At 18:30, Bennett also speaks about his father, Ken Williams-Bennett. Taylor and Chancellor’s father is known for his work with the Mayor of Chicago and relationship with President Barack Obama. However, Taylor adds a different perspective. “My dad is my best friend. He’s the realest dude that I know on this [planet]. Because I’ve seen what he’s gone through. I know where we come from. I know where he’s come from. Every day we’re blessed. I still know, at 22, that God is my best friend.” Bennett appears to get choked up when correcting the hosts for reducing Williams-Bennett’s accomplishments to politics. “When people just come at home sayin’ political sh*t, that makes me mad. ‘Cause he’s a real Black man, he’s here. He’s not just inspiring to meet as other little Black kids look up to him.”
Elsewhere in the interview, Taylor Bennett explains cutting red meat and pork from his diet to lose weight. He also explains reasons for getting rid of his jewelry, and why he and Chance are permanently rooted in the city that raised him.

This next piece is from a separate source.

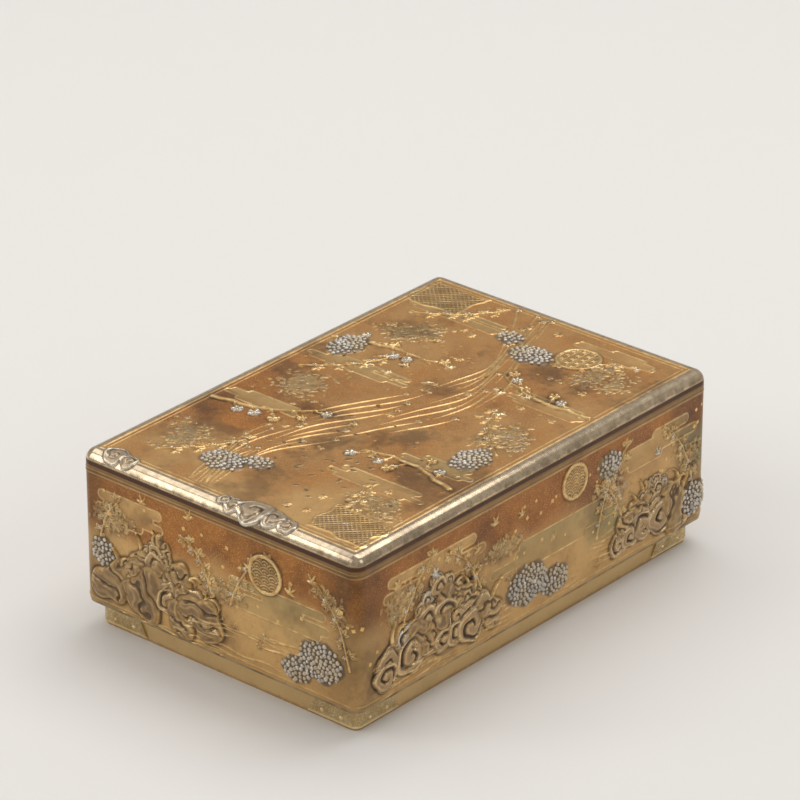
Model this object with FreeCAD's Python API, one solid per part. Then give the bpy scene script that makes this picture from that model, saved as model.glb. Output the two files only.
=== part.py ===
import FreeCAD, Part
import math
import os

# Shogi piece box, in millimetres. A deep cover shell is lowered over an inner box until its ceiling rests
# on the inner box's metal rim, and the inner box's foot stays in sight below the cover's lower edge.
# The box stands on Z = 0 with its middle on the Z axis. X runs across the ends, Y along the long sides.
# The front end faces -Y, the back end +Y, the left side -X and the right side +X.

Vec = FreeCAD.Vector

# Overall sizes of the closed box
COVER_WIDTH = 118.0  # across the ends, X
COVER_LENGTH = 178.0  # along the long sides, Y
CLOSED_HEIGHT = 64.0
FOOT_REVEAL = 9.0  # height of the cover's lower edge above the ground

# Cover
COVER_WALL = 3.5
COVER_TOP_THICKNESS = 4.0
COVER_CORNER_RADIUS = 4.0  # upright corners
TOP_EDGE_RADIUS = 3.6  # rounding all around the top
ROUNDING_MARGIN = 0.3  # least by which that rounding stays under the corner radius and the top board
COVER_RIM_HEIGHT = 1.0  # metal edging under the cover's boards
COVER_FIT = 0.5  # gap on each side between the cover and the inner box

# Inner box
BOX_WALL = 4.0
BOTTOM_THICKNESS = 5.0
BOX_CORNER_RADIUS = 2.5
BOX_RIM_HEIGHT = 0.8  # metal edging on top of the inner box's boards

# Keys let into the mitred corners
KEY_THICKNESS = 1.2
KEY_WEB = 1.0  # wood left between a key and the inside of its corner
KEYS_PER_CORNER = 3

# Bamboo pegs
PEG_DIAMETER = 1.4
PEG_IN_BOARD = 11.0  # length held by the upright board
PEG_SKIN = 0.5  # wood or filler over each peg's head
PEGS_PER_END = 2
PEGS_PER_SIDE = 4

# Corner mounts of the foot
MOUNT_THICKNESS = 0.6
MOUNT_LEG = 20.0  # from the corner to the tip, along each face
MOUNT_SLANT = 3.5  # how far the leg's end leans back from its tip
MOUNT_ABOVE_GROUND = 1.0
MOUNT_BELOW_COVER = 1.5
PIN_DIAMETER = 0.7
PIN_LENGTH = 2.4  # below the head
PIN_HEAD_DIAMETER = 1.5
PIN_HEAD_HEIGHT = 0.45
PIN_BELOW_SEAM = 1.8  # from the bottom board's upper face down to the row of pins
PIN_FROM_CORNER = 6.0
PIN_FROM_TIP = 6.0

# Worked out from the sizes above
edge_rounding = min(TOP_EDGE_RADIUS, min(COVER_CORNER_RADIUS, COVER_TOP_THICKNESS) - ROUNDING_MARGIN)
cover_ceiling = CLOSED_HEIGHT - COVER_TOP_THICKNESS
cover_boards_low = FOOT_REVEAL + COVER_RIM_HEIGHT
box_width = COVER_WIDTH - 2 * (COVER_WALL + COVER_FIT)
box_length = COVER_LENGTH - 2 * (COVER_WALL + COVER_FIT)
box_boards_high = cover_ceiling - BOX_RIM_HEIGHT
mount_high = FOOT_REVEAL - MOUNT_BELOW_COVER
pin_height = BOTTOM_THICKNESS - PIN_BELOW_SEAM

SIDES = ("front", "back", "left", "right")


def rounded_block(width, length, low, high, corner_radius):
    """A block about the Z axis with its four upright edges rounded."""
    block = Part.makeBox(width, length, high - low, Vec(-width / 2, -length / 2, low))
    upright = [e for e in block.Edges if abs(e.Vertexes[0].Z - e.Vertexes[1].Z) > (high - low) / 2]
    return block.makeFillet(corner_radius, upright)


def mitre_wedge(side, width, length, low, high, wall):
    """The space of one board of a four-board frame, between the 45 degree planes through its corners."""
    past = 1.0  # how far the wedge runs on past the board, outside and inside
    deep = wall + past
    along, across = (width, length) if side in ("front", "back") else (length, width)
    turn = {"front": 0, "right": 90, "back": 180, "left": 270}
    outline = [
        Vec(-along / 2 - past, -across / 2 - past, low),
        Vec(along / 2 + past, -across / 2 - past, low),
        Vec(along / 2 - deep, -across / 2 + deep, low),
        Vec(-along / 2 + deep, -across / 2 + deep, low),
    ]
    wedge = Part.Face(Part.makePolygon(outline + outline[:1])).extrude(Vec(0, 0, high - low))
    wedge.rotate(Vec(0, 0, 0), Vec(0, 0, 1), turn[side])
    return wedge


def mitred_frame(width, length, low, high, wall, corner_radius):
    """Four boards around the Z axis, mitred at the corners: a dictionary of side to solid."""
    inside = Part.makeBox(
        width - 2 * wall, length - 2 * wall, high - low, Vec(wall - width / 2, wall - length / 2, low)
    )
    ring = rounded_block(width, length, low, high, corner_radius).cut(inside)
    return {side: ring.common(mitre_wedge(side, width, length, low, high, wall)) for side in SIDES}


def corner_keys(width, length, low, high, wall, corner_radius):
    """Thin three-cornered keys across each mitre, flush with the outside and evenly spaced in height."""
    reach = 2 * wall - KEY_WEB * math.sqrt(2)
    step = (high - low) / KEYS_PER_CORNER
    keys = []
    for level in range(KEYS_PER_CORNER):
        bottom = low + (level + 0.5) * step - KEY_THICKNESS / 2
        slab = rounded_block(width, length, bottom, bottom + KEY_THICKNESS, corner_radius)
        for sx in (-1, 1):
            for sy in (-1, 1):
                corner = Vec(sx * width / 2, sy * length / 2, bottom)
                outline = [corner, corner - Vec(sx * reach, 0, 0), corner - Vec(0, sy * reach, 0), corner]
                wedge = Part.Face(Part.makePolygon(outline)).extrude(Vec(0, 0, KEY_THICKNESS))
                keys.append(slab.common(wedge))
    return keys


def wall_pegs(width, length, wall, low, high):
    """Upright pegs on the middle line of the four boards, spaced evenly along each."""
    spots = []
    for i in range(PEGS_PER_END):
        x = ((i + 0.5) / PEGS_PER_END - 0.5) * (width - 2 * wall)
        spots += [(x, -(length - wall) / 2), (x, (length - wall) / 2)]
    for i in range(PEGS_PER_SIDE):
        y = ((i + 0.5) / PEGS_PER_SIDE - 0.5) * (length - 2 * wall)
        spots += [(-(width - wall) / 2, y), ((width - wall) / 2, y)]
    return [Part.makeCylinder(PEG_DIAMETER / 2, high - low, Vec(x, y, low)) for x, y in spots]


def peg_head_depth(wall, rounding):
    """How far below a rounded edge's flat a peg on the wall's middle line has to stop to stay covered."""
    from_edge = wall / 2 - PEG_DIAMETER / 2
    if from_edge >= rounding:
        return PEG_SKIN
    return PEG_SKIN + rounding - math.sqrt(rounding**2 - (rounding - from_edge) ** 2)


def cut_by(solid, tools):
    """The solid with the seats of all these pieces cut out of it."""
    near = [tool for tool in tools if solid.BoundBox.intersect(tool.BoundBox)]
    return solid.cut(near) if near else solid


def mount_profile(face_turn, tip_side, width, length):
    """The outline of one leg of a corner mount as a prism through its face: square at the corner, slanted at
    the end, with the tip at the leg's lower edge."""
    along = width if face_turn in (0, 180) else length
    across = length if face_turn in (0, 180) else width
    # each leg starts one plate outside the corner, so that the two legs share the corner's outside
    start = tip_side * (along / 2 + MOUNT_THICKNESS)
    tip = tip_side * (along / 2 - MOUNT_LEG)
    slanted = tip + tip_side * MOUNT_SLANT
    y = -across / 2 - 2 * MOUNT_THICKNESS
    outline = [
        Vec(start, y, MOUNT_ABOVE_GROUND),
        Vec(tip, y, MOUNT_ABOVE_GROUND),
        Vec(slanted, y, mount_high),
        Vec(start, y, mount_high),
    ]
    depth = 2 * MOUNT_THICKNESS + BOX_CORNER_RADIUS
    leg = Part.Face(Part.makePolygon(outline + outline[:1])).extrude(Vec(0, depth, 0))
    leg.rotate(Vec(0, 0, 0), Vec(0, 0, 1), face_turn)
    return leg


def mount_pin(face_turn, along_face, across):
    """One round-headed pin, driven square into a face of the foot through a corner mount."""
    seat = -across / 2 - MOUNT_THICKNESS
    into_wood = Vec(0, 1, 0)
    shank = Part.makeCylinder(PIN_DIAMETER / 2, PIN_LENGTH, Vec(along_face, seat, pin_height), into_wood)
    head_radius = PIN_HEAD_DIAMETER / 2
    ball_radius = (head_radius**2 + PIN_HEAD_HEIGHT**2) / (2 * PIN_HEAD_HEIGHT)
    ball_middle = Vec(along_face, seat - PIN_HEAD_HEIGHT + ball_radius, pin_height)
    slab = Part.makeBox(
        PIN_HEAD_DIAMETER,
        PIN_HEAD_HEIGHT,
        PIN_HEAD_DIAMETER,
        Vec(along_face - head_radius, seat - PIN_HEAD_HEIGHT, pin_height - head_radius),
    )
    head = Part.makeSphere(ball_radius, ball_middle).common(slab)
    pin = head.fuse(shank).removeSplitter()
    pin.rotate(Vec(0, 0, 0), Vec(0, 0, 1), face_turn)
    return pin


nodes = {}

# Cover: the top board lies on four mitred boards, and metal edging closes their lower ends.
top_board = rounded_block(COVER_WIDTH, COVER_LENGTH, cover_ceiling, CLOSED_HEIGHT, COVER_CORNER_RADIUS)
top_face = max(top_board.Faces, key=lambda face: face.CenterOfMass.z)
top_board = top_board.makeFillet(edge_rounding, top_face.Edges)
cover_boards = mitred_frame(
    COVER_WIDTH, COVER_LENGTH, cover_boards_low, cover_ceiling, COVER_WALL, COVER_CORNER_RADIUS
)
cover_keys = corner_keys(
    COVER_WIDTH, COVER_LENGTH, cover_boards_low, cover_ceiling, COVER_WALL, COVER_CORNER_RADIUS
)
cover_pegs = wall_pegs(
    COVER_WIDTH,
    COVER_LENGTH,
    COVER_WALL,
    cover_ceiling - PEG_IN_BOARD,
    CLOSED_HEIGHT - peg_head_depth(COVER_WALL, edge_rounding),
)
nodes["cover_top_board"] = cut_by(top_board, cover_pegs)
for side, board in cover_boards.items():
    nodes[f"cover_{side}_board"] = cut_by(board, cover_keys + cover_pegs)
nodes["cover_corner_keys"] = Part.makeCompound(cover_keys)
nodes["cover_top_pegs"] = Part.makeCompound(cover_pegs)
cover_rim = mitred_frame(
    COVER_WIDTH, COVER_LENGTH, FOOT_REVEAL, cover_boards_low, COVER_WALL, COVER_CORNER_RADIUS
)
for side, strip in cover_rim.items():
    nodes[f"cover_rim_{side}"] = strip

# Inner box: four mitred boards stand on the bottom board, and metal edging covers their upper ends.
box_boards = mitred_frame(
    box_width, box_length, BOTTOM_THICKNESS, box_boards_high, BOX_WALL, BOX_CORNER_RADIUS
)
box_keys = corner_keys(
    box_width, box_length, BOTTOM_THICKNESS, box_boards_high, BOX_WALL, BOX_CORNER_RADIUS
)
box_pegs = wall_pegs(box_width, box_length, BOX_WALL, PEG_SKIN, BOTTOM_THICKNESS + PEG_IN_BOARD)
bottom_board = rounded_block(box_width, box_length, 0, BOTTOM_THICKNESS, BOX_CORNER_RADIUS)
box_rim = mitred_frame(box_width, box_length, box_boards_high, cover_ceiling, BOX_WALL, BOX_CORNER_RADIUS)

# Corner mounts: a bent plate around each corner of the foot, with two pins in each leg.
plate_ring = rounded_block(
    box_width + 2 * MOUNT_THICKNESS,
    box_length + 2 * MOUNT_THICKNESS,
    MOUNT_ABOVE_GROUND,
    mount_high,
    BOX_CORNER_RADIUS + MOUNT_THICKNESS,
).cut(rounded_block(box_width, box_length, MOUNT_ABOVE_GROUND, mount_high, BOX_CORNER_RADIUS))
# each corner: its name, then (turn of the face, which end of that face) for its two legs
MOUNT_LEGS = {
    "front_left": ((0, -1), (270, 1)),
    "front_right": ((0, 1), (90, -1)),
    "back_right": ((90, 1), (180, -1)),
    "back_left": ((180, 1), (270, -1)),
}
pins = []
for corner, legs in MOUNT_LEGS.items():
    prism = mount_profile(*legs[0], box_width, box_length).fuse(
        mount_profile(*legs[1], box_width, box_length)
    )
    corner_pins = []
    for face_turn, end in legs:
        along = box_width if face_turn in (0, 180) else box_length
        across = box_length if face_turn in (0, 180) else box_width
        for distance in (PIN_FROM_CORNER, MOUNT_LEG - PIN_FROM_TIP):
            corner_pins.append(mount_pin(face_turn, end * (along / 2 - distance), across))
    nodes[f"foot_mount_{corner}"] = cut_by(plate_ring.common(prism).removeSplitter(), corner_pins)
    pins += corner_pins

nodes["box_bottom_board"] = cut_by(bottom_board, box_pegs + pins)
for side, board in box_boards.items():
    nodes[f"box_{side}_board"] = cut_by(board, box_keys + box_pegs)
nodes["box_corner_keys"] = Part.makeCompound(box_keys)
nodes["box_bottom_pegs"] = Part.makeCompound(box_pegs)
for side, strip in box_rim.items():
    nodes[f"box_rim_{side}"] = strip
nodes["foot_mount_pins"] = Part.makeCompound(pins)

os.makedirs("parts", exist_ok=True)
for name, shape in nodes.items():
    shape.exportStep(f"parts/{name}.step")
    print(name, len(shape.Solids), "solids", round(shape.Volume, 1), "mm3", shape.isValid())
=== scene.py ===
import math

import bpy
import numpy as np
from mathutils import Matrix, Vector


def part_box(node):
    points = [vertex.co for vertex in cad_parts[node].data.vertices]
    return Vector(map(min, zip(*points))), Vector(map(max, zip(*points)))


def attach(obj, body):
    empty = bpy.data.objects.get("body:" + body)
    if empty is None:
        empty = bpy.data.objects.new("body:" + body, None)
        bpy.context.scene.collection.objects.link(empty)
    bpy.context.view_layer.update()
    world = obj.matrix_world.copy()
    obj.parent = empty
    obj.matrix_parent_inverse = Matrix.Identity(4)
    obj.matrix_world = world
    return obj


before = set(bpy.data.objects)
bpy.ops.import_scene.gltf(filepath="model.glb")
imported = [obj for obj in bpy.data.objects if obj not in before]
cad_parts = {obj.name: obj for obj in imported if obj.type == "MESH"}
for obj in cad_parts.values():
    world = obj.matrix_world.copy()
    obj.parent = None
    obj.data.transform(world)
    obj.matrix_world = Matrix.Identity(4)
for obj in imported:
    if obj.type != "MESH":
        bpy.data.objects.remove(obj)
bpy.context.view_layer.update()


# ---- The place where the box is shown ----
# A pale seamless sweep of paper: a level floor that curves up into a round wall, open above. A wide panel
# high up behind on the right gives most of the light. Weaker ones draw the rounded edges and fill the sides.

VIEW_AZIMUTH, VIEW_ELEVATION = math.radians(40.7), math.radians(26.4)
VIEW_DISTANCE = 1.55
VIEW_WIDTH = 0.262  # what the frame takes in at the box
LOOK_AT = (0.0, 0.0, 0.067)  # above the box's middle, which leaves room for the lifted cover


def direction(azimuth, elevation):
    """The unit vector from the box to a place. The azimuth is counted from the front, to the right."""
    level = math.cos(elevation)
    return np.array([math.sin(azimuth) * level, -math.cos(azimuth) * level, math.sin(elevation)])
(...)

The guest closes his interview by explaining that he is reaching his dreams in the face of naysayers. “I’ve had so many people tell me I couldn’t be sitting here [on The Breakfast Club]. I’ve had so many people tell me I couldn’t be playing [The Tonight Show Starring Jimmy Fallon], just ’cause my brother is Chance.” After a semester in college, perhaps abandoning Rap plans, Taylor says, “God’s the reason I didn’t give up. It wasn’t my dad [or] Chance.”